I picture his expression like that now as I breathe deep breaths that I blow out through slightly parted lips. The black is abating. It’s hard to tell at first. I only know because the instruments show it to be so. The waters turn indigo. It’s warming too. The instruments are reading different salts, low levels of radiation. The waters turn a deep, deep blue. I can see particles streaming past the Forsaken.
I look down. There is a vast pit below us, swirling with luminescent particles. I see small shapes darting through the whorls of light. We are fifteen leagues below the surface of the sea and there is life.
A shape, a giant, emerges from the pit. A huge eye, so much like my own, ascends and draws level with the ship. The eye is brown and amber and it flickers inside, with thought or light. I realize I’m gaping. I realize something is beeping.

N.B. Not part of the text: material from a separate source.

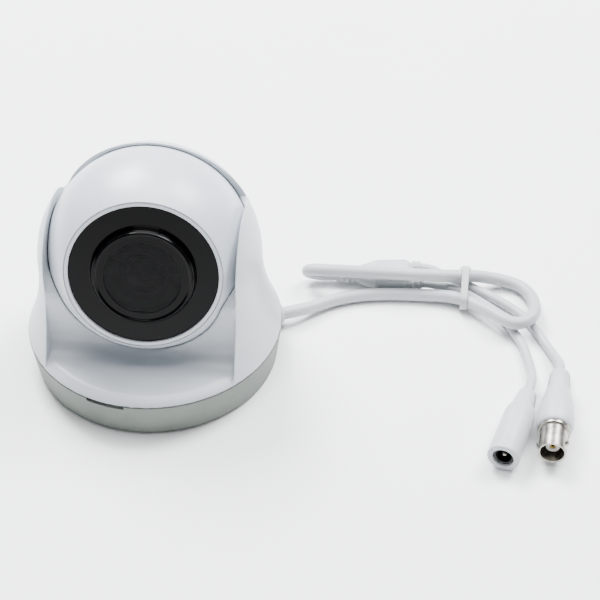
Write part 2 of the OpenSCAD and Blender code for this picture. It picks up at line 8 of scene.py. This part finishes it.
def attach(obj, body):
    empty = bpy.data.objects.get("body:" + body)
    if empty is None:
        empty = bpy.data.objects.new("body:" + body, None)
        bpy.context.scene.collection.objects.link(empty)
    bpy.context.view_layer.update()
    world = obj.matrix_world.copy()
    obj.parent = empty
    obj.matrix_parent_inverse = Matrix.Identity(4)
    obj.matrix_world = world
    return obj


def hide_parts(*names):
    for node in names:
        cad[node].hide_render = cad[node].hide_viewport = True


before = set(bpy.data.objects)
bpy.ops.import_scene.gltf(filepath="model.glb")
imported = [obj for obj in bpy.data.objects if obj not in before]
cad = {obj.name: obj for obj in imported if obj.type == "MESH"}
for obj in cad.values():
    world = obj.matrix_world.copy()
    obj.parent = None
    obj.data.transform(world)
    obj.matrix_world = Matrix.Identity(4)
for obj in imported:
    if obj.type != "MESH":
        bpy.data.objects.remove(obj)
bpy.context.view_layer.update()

# ---- Camera ----
# The view is from the front and well above, with the camera head left of the middle and the
# lead running off to the right.
camera = bpy.data.objects.new("camera", bpy.data.cameras.new("camera"))
bpy.context.scene.collection.objects.link(camera)
bpy.context.scene.camera = camera
camera.data.lens = 95.95
camera.data.sensor_width = 36
camera.location = (0.1043, -0.4185, 0.4096)
camera.rotation_euler = (math.radians(47.916), 0, math.radians(7))


# ---- Lead: the three cords ----
# White PVC sheaths, drawn along their length. The main cable runs out, loops back, folds over the
# Y moulding and ends in it; the two thinner tails come out of its other end.
def linear(code):
    """An sRGB hex colour as the linear values that a socket takes."""
    parts = [int(code[i : i + 2], 16) / 255 for i in (1, 3, 5)]
    return (*(c / 12.92 if c <= 0.04045 else ((c + 0.055) / 1.055) ** 2.4 for c in parts), 1)


def add(tree, kind, **sockets):
    """A new shader node with its sockets set by name, to a value or to another node's output."""
    made = tree.nodes.new("ShaderNode" + kind)
    for name, value in sockets.items():
        socket = made.inputs[name.replace("_", " ")]
        if isinstance(value, bpy.types.NodeSocket):
            tree.links.new(value, socket)
        else:
            socket.default_value = value
    return made


def spread(tree, value, low, high):
    """A 0 to 1 value carried over to the range from low to high."""
    return add(tree, "MapRange", Value=value, To_Min=low, To_Max=high).outputs["Result"]


def tones(tree, value, *stops):
    """A colour ramp on value through (place, hex colour) stops."""
    made = add(tree, "ValToRGB", Fac=value)
    ramp = made.color_ramp
    while len(ramp.elements) < len(stops):
        ramp.elements.new(0.5)
    for element, (place, code) in zip(ramp.elements, stops):
        element.position = place
        element.color = linear(code)
    return made.outputs["Color"]


def started(name):
    """A new material, its empty tree and the piece's own coordinates in metres."""
    made = bpy.data.materials.new(name)
    made.use_nodes = True
    made.node_tree.nodes.clear()
    tree = made.node_tree
    return made, tree, add(tree, "TexCoord").outputs["Object"]


def ended(tree, **sockets):
    """The principled shader that the material ends in."""
    shader = add(tree, "BsdfPrincipled", **sockets)
    out = add(tree, "OutputMaterial")
    tree.links.new(shader.outputs[0], out.inputs[0])


def noise(tree, where, size_mm, detail=2.0):
    """Noise whose blotches are about size_mm across."""
    return add(tree, "TexNoise", Vector=where, Scale=1000 / size_mm, Detail=detail).outputs["Fac"]


def sheath(name, dark, light):
    """Extruded PVC: streaks along the cord from its own length coordinate, and a fine skin."""
    made, tree, where = started(name)
    along = add(tree, "TexCoord").outputs["UV"]
    squeezed = add(tree, "Mapping", Vector=along, Scale=(3.0, 40.0, 1.0)).outputs[0]
    streak = add(tree, "TexNoise", Vector=squeezed, Scale=1.0, Detail=3.0).outputs["Fac"]
    skin = noise(tree, where, 0.25)
    smudge = noise(tree, where, 14, 4.0)
    both = add(tree, "Math", Value=streak)
    both.operation = "MULTIPLY_ADD"
    both.inputs[1].default_value = 0.4
    tree.links.new(spread(tree, smudge, 0.1, 0.5), both.inputs[2])
    bump = add(tree, "Bump", Strength=0.35, Distance=0.00002, Height=skin)
    ended(
        tree,
        Base_Color=tones(tree, both.outputs[0], (0.3, dark), (0.72, light)),
        Roughness=spread(tree, skin, 0.34, 0.46),
        Specular_IOR_Level=0.42,
        Subsurface_Weight=0.06,
        Subsurface_Radius=(0.0012, 0.0012, 0.0012),
        Normal=bump.outputs[0],
    )
    return made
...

Communications is active again. The array has detected a signal, a familiar signal. It’s the deep-sea signal, from our host, I assume. Our system translates the message.
Welcome to Earth.
I exhale and my eyes well up with tears. They drip over my grinning cheeks. Beside me, I hear my husband laughing that silent kind of laugh through his nose first, the kind of laugh that is half-weeping. Through the corner of my tear-blurred vision, I see his hands reach out to the computer screen, so he could bring up a response. My hands remain occupied with the task of bringing in the ship. There is a definite pull downwards and we are receiving coordinates. There is a button on the touch screen labeled “Eye Care.” It appeared when we dropped past fifteen leagues. I press it and begin to laugh, for one of the engineers foresaw our need. Tiny robotic fingers emerged from my visor to wipe and suction my tears.
I see the pre-written messages that my husband is scrolling through. Everything from “we are at your mercy” to “we are honored to meet you,” from “are you friend or foe?” to “can we trust each other?”
He won the coin toss, so it was up to him. I nodded when I saw what he sent.
Thank you, my friend.
Whatever happens next, this was worth it.